**Task to carry out**
Copy out exactly the lines from the start of the data to the line containing "from math import". Include both.

### Given material

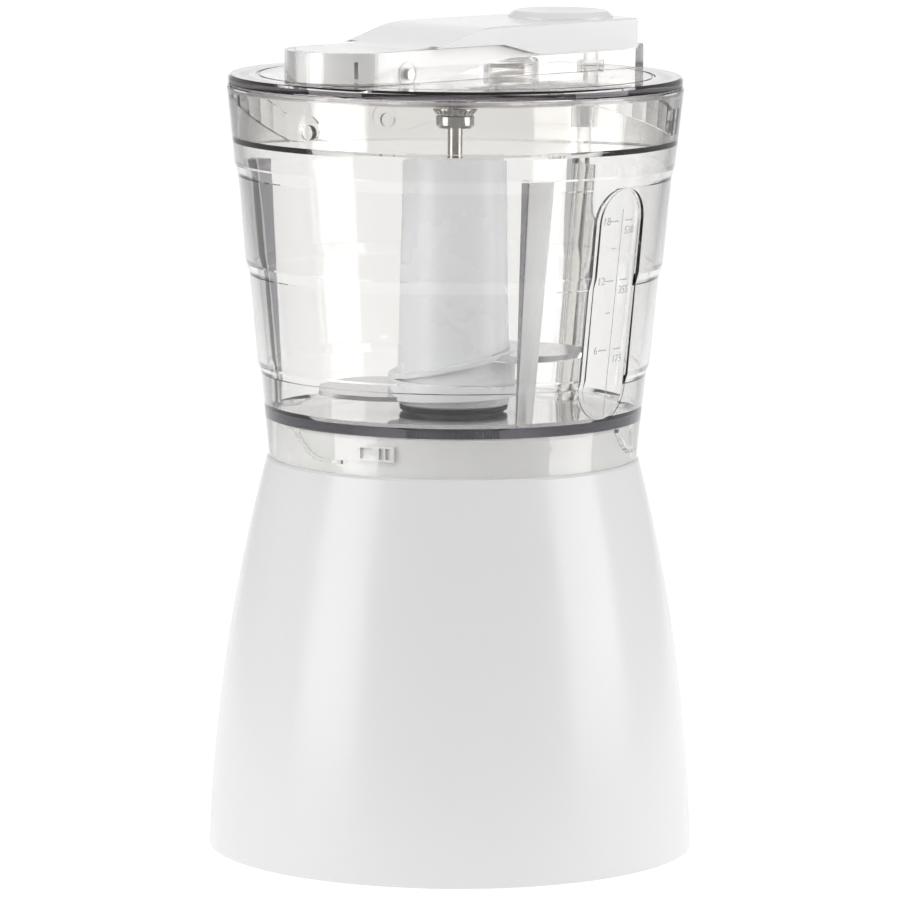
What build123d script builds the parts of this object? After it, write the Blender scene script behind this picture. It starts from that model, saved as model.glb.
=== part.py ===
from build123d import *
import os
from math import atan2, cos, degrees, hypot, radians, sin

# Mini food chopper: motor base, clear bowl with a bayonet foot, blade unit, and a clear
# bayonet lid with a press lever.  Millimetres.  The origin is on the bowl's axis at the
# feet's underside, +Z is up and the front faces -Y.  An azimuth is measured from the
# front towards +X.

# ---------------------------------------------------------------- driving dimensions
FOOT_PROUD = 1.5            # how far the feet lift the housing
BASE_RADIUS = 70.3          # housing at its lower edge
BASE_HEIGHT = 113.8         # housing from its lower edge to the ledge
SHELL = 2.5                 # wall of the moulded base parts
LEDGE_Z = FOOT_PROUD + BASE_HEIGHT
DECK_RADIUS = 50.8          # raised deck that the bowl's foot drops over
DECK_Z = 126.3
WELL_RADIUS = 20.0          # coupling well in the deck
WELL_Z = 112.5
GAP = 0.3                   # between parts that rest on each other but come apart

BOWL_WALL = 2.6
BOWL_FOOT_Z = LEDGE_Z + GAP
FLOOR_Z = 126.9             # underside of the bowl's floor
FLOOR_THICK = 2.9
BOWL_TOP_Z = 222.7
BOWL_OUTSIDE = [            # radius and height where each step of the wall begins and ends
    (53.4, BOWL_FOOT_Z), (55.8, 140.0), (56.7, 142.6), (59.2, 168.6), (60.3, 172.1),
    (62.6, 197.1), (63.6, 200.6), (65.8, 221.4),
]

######

**Output**
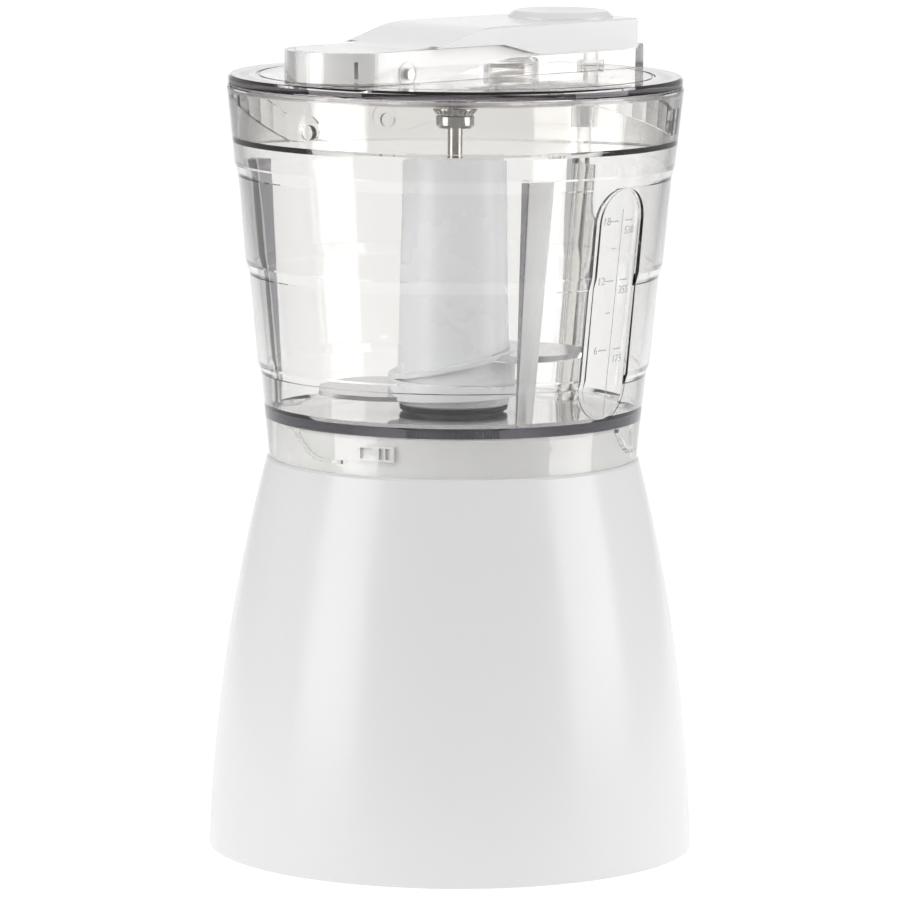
What build123d script builds the parts of this object? After it, write the Blender scene script behind this picture. It starts from that model, saved as model.glb.
=== part.py ===
from build123d import *
import os
from math import atan2, cos, degrees, hypot, radians, sin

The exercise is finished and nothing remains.